Instructions to follow:
Only one span of the listing below is wanted: the lines from the one with "# ---- checks" through the one with "cad_parts[obj.name] = obj", reproduced exactly, both ends kept.

Data section:
-- -- --
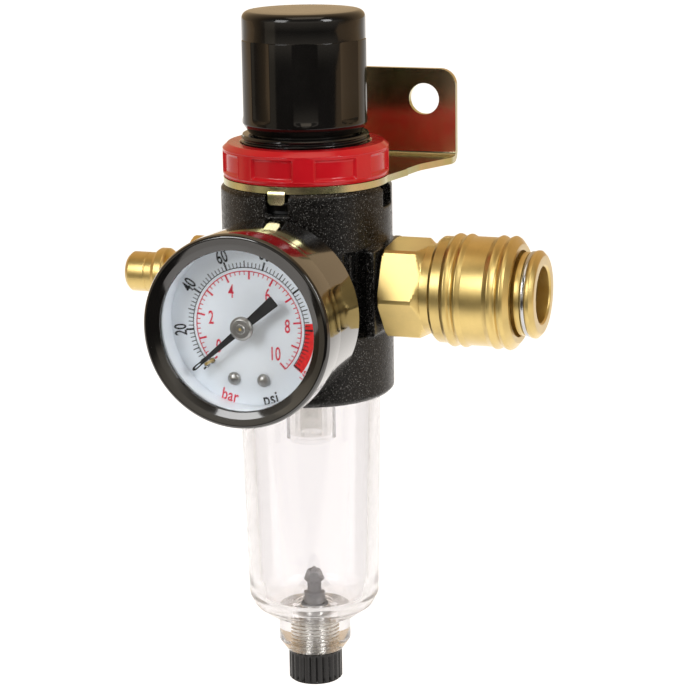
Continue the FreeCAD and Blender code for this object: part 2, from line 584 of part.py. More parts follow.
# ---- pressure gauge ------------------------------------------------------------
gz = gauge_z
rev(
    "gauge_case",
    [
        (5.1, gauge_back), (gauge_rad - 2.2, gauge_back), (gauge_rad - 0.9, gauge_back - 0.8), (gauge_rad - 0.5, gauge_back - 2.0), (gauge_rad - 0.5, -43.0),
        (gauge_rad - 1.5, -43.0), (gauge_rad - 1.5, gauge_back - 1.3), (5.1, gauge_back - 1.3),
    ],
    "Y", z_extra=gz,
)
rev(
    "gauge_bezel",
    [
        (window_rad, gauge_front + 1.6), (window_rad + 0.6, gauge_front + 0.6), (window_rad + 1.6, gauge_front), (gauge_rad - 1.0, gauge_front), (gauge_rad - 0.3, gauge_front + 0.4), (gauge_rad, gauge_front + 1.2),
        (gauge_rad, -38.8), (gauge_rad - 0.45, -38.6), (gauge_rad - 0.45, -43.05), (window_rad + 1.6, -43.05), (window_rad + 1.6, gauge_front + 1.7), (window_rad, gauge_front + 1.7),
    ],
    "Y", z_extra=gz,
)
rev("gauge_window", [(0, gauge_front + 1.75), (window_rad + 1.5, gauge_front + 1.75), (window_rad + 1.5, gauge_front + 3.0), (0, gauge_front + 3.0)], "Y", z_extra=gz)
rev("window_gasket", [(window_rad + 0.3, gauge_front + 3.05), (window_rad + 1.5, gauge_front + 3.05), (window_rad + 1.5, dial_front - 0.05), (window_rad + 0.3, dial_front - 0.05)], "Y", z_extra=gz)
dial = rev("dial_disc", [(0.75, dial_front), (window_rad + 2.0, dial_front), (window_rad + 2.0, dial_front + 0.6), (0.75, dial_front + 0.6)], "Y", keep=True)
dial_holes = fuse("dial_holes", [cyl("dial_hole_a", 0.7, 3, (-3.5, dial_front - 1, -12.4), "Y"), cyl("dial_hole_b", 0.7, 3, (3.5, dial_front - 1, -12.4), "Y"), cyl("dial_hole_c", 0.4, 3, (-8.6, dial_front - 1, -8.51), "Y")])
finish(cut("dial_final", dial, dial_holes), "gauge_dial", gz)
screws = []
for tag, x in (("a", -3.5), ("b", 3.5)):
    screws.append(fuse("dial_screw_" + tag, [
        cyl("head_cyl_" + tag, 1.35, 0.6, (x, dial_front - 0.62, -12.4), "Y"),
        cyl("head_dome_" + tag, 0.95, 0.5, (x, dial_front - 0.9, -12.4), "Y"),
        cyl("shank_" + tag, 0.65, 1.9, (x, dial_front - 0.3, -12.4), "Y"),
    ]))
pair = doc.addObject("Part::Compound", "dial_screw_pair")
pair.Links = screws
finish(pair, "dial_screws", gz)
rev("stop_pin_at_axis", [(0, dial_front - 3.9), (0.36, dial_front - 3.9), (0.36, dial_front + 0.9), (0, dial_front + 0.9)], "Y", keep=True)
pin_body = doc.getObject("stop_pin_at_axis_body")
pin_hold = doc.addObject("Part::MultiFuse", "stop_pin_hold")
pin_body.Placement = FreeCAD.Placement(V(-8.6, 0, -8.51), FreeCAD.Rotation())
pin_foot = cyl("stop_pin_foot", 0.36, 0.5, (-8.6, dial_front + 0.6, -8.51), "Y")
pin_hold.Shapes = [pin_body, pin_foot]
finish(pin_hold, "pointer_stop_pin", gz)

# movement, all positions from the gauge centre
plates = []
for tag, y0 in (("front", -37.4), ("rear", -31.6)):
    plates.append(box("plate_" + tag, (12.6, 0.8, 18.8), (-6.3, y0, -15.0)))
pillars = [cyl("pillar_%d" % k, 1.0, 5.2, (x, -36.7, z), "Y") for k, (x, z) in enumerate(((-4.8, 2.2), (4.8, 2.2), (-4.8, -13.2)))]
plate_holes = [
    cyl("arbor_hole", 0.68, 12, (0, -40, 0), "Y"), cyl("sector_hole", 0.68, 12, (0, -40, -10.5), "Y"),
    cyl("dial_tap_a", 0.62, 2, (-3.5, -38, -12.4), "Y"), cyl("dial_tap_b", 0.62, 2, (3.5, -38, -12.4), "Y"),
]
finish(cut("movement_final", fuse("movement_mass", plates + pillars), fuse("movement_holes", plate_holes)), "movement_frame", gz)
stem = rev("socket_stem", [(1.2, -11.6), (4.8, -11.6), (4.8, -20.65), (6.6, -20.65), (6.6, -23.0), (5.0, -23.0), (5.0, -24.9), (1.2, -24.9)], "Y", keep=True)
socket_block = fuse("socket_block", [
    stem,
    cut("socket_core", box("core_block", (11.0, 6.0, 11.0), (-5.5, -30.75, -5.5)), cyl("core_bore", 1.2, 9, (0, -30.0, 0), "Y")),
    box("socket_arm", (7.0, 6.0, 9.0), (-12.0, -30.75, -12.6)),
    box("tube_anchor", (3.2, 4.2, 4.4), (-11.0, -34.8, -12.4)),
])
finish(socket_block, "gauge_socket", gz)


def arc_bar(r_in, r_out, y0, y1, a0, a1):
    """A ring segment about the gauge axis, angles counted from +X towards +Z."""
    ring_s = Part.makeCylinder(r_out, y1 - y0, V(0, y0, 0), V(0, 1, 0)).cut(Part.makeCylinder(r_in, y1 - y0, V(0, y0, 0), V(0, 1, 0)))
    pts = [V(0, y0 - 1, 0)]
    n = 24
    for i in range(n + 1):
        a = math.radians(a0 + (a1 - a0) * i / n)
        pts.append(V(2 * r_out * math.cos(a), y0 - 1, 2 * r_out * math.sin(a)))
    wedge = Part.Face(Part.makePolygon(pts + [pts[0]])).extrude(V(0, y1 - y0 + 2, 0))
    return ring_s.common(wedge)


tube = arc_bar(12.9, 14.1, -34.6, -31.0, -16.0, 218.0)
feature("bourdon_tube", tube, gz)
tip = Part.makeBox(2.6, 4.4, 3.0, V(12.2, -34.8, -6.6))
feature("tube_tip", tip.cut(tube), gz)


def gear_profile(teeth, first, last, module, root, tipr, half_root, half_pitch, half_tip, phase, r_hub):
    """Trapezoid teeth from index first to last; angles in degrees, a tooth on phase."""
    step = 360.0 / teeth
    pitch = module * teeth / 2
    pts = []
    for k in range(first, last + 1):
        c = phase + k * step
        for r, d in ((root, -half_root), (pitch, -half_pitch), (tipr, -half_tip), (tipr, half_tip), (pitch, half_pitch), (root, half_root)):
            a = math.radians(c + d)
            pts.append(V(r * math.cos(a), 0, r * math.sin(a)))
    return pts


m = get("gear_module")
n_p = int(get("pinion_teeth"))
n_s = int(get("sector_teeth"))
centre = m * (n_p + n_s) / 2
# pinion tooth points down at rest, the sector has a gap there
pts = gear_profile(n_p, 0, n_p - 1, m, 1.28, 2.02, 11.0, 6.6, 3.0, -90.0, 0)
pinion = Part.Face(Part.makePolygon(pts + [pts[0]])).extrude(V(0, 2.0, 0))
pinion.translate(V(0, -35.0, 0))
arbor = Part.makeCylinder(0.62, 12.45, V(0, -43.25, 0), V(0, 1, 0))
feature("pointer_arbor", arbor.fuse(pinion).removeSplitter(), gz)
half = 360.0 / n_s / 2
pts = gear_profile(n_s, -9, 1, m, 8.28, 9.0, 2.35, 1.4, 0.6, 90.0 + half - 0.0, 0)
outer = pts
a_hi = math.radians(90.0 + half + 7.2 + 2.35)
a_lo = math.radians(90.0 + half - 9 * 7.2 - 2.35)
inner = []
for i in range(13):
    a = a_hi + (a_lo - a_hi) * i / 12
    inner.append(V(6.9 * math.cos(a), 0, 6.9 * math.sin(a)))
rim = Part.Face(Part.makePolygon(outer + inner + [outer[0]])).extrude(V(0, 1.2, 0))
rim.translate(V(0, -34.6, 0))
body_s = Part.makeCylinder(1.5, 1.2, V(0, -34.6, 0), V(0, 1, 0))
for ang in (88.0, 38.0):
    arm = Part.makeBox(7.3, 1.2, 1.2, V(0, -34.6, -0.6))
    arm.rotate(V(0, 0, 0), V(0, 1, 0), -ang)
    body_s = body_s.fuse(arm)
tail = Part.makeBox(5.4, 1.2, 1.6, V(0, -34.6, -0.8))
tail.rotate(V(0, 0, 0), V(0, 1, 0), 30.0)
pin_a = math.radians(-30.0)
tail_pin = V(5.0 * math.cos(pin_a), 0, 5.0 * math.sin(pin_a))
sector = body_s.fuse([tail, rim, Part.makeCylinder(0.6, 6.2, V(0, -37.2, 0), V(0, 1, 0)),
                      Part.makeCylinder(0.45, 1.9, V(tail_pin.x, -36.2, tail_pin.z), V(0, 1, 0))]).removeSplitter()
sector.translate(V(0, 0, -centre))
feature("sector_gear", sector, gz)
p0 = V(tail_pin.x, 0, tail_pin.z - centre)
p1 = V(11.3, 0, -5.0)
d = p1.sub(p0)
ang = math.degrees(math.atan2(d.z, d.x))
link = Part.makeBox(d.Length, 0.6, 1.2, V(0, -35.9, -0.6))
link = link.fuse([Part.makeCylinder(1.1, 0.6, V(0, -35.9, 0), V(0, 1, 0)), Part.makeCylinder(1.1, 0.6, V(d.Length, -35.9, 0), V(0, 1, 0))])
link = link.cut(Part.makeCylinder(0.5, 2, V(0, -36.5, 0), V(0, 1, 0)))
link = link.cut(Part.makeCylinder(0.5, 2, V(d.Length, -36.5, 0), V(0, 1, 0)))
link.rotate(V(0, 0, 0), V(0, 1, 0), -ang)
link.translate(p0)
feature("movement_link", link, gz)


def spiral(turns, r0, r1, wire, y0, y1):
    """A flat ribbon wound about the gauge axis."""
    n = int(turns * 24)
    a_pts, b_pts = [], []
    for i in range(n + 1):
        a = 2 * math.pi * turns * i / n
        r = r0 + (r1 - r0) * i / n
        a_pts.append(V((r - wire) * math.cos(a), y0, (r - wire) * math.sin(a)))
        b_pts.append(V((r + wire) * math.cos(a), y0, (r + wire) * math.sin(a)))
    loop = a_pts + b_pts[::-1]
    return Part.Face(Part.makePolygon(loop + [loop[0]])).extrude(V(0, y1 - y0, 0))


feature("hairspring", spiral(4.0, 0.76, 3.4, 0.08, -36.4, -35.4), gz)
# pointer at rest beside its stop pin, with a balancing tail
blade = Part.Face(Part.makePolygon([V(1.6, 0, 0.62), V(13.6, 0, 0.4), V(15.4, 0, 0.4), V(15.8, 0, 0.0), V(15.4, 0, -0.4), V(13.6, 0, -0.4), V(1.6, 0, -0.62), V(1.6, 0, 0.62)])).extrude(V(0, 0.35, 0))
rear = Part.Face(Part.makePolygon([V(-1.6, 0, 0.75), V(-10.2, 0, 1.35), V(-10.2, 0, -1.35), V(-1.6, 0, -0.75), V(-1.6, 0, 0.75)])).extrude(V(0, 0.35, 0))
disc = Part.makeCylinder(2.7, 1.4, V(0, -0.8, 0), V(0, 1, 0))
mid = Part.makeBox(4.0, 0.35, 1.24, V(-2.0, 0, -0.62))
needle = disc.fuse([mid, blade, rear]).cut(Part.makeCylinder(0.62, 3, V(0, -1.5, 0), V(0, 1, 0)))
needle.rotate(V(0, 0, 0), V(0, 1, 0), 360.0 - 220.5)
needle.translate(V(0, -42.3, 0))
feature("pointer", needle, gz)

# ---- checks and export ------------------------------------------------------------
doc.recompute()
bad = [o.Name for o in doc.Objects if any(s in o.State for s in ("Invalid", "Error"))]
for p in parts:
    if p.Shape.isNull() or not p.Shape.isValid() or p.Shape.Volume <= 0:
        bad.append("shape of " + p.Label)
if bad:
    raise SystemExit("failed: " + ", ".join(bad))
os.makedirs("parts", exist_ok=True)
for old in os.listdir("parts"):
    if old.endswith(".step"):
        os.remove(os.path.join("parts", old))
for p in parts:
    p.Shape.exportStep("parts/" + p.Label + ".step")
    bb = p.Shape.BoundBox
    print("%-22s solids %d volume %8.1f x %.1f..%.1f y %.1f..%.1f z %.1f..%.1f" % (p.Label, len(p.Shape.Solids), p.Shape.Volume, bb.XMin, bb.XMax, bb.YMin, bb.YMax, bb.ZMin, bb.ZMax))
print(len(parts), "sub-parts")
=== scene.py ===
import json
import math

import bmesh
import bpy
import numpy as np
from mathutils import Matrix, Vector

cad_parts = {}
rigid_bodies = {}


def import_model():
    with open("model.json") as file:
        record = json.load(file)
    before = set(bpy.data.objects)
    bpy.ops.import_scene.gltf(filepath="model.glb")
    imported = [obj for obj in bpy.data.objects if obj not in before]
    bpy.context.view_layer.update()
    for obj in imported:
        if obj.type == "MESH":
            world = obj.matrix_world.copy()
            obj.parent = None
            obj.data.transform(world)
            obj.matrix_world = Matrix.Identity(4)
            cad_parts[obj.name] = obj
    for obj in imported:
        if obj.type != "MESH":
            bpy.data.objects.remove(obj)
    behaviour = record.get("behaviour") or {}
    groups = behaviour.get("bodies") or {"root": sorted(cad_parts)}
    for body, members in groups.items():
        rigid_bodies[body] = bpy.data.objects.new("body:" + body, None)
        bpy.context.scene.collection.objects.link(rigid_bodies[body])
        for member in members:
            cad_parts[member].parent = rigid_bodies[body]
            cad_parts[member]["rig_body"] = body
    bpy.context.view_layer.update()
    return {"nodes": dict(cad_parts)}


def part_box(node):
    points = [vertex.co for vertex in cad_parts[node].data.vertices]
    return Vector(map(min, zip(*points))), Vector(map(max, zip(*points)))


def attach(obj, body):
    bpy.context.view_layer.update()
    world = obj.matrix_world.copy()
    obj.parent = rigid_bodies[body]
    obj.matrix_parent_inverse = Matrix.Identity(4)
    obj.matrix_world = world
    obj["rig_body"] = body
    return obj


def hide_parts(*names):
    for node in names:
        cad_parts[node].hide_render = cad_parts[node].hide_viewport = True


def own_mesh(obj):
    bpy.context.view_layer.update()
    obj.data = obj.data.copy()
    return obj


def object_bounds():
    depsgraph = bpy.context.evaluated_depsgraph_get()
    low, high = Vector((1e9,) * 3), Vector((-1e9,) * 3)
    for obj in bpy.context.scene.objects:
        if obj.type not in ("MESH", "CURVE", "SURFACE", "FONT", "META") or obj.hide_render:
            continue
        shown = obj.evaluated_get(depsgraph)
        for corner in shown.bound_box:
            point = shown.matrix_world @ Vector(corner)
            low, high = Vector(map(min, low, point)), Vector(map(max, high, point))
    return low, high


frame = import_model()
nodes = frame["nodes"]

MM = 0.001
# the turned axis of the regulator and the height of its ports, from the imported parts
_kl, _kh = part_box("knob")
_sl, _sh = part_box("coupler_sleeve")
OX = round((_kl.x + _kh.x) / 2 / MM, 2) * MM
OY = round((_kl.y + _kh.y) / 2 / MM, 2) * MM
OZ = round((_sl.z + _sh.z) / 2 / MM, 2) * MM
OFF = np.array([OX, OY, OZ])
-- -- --
Output:
# ---- checks and export ------------------------------------------------------------
doc.recompute()
bad = [o.Name for o in doc.Objects if any(s in o.State for s in ("Invalid", "Error"))]
for p in parts:
    if p.Shape.isNull() or not p.Shape.isValid() or p.Shape.Volume <= 0:
        bad.append("shape of " + p.Label)
if bad:
    raise SystemExit("failed: " + ", ".join(bad))
os.makedirs("parts", exist_ok=True)
for old in os.listdir("parts"):
    if old.endswith(".step"):
        os.remove(os.path.join("parts", old))
for p in parts:
    p.Shape.exportStep("parts/" + p.Label + ".step")
    bb = p.Shape.BoundBox
    print("%-22s solids %d volume %8.1f x %.1f..%.1f y %.1f..%.1f z %.1f..%.1f" % (p.Label, len(p.Shape.Solids), p.Shape.Volume, bb.XMin, bb.XMax, bb.YMin, bb.YMax, bb.ZMin, bb.ZMax))
print(len(parts), "sub-parts")
=== scene.py ===
import json
import math

import bmesh
import bpy
import numpy as np
from mathutils import Matrix, Vector

cad_parts = {}
rigid_bodies = {}


def import_model():
    with open("model.json") as file:
        record = json.load(file)
    before = set(bpy.data.objects)
    bpy.ops.import_scene.gltf(filepath="model.glb")
    imported = [obj for obj in bpy.data.objects if obj not in before]
    bpy.context.view_layer.update()
    for obj in imported:
        if obj.type == "MESH":
            world = obj.matrix_world.copy()
            obj.parent = None
            obj.data.transform(world)
            obj.matrix_world = Matrix.Identity(4)
            cad_parts[obj.name] = obj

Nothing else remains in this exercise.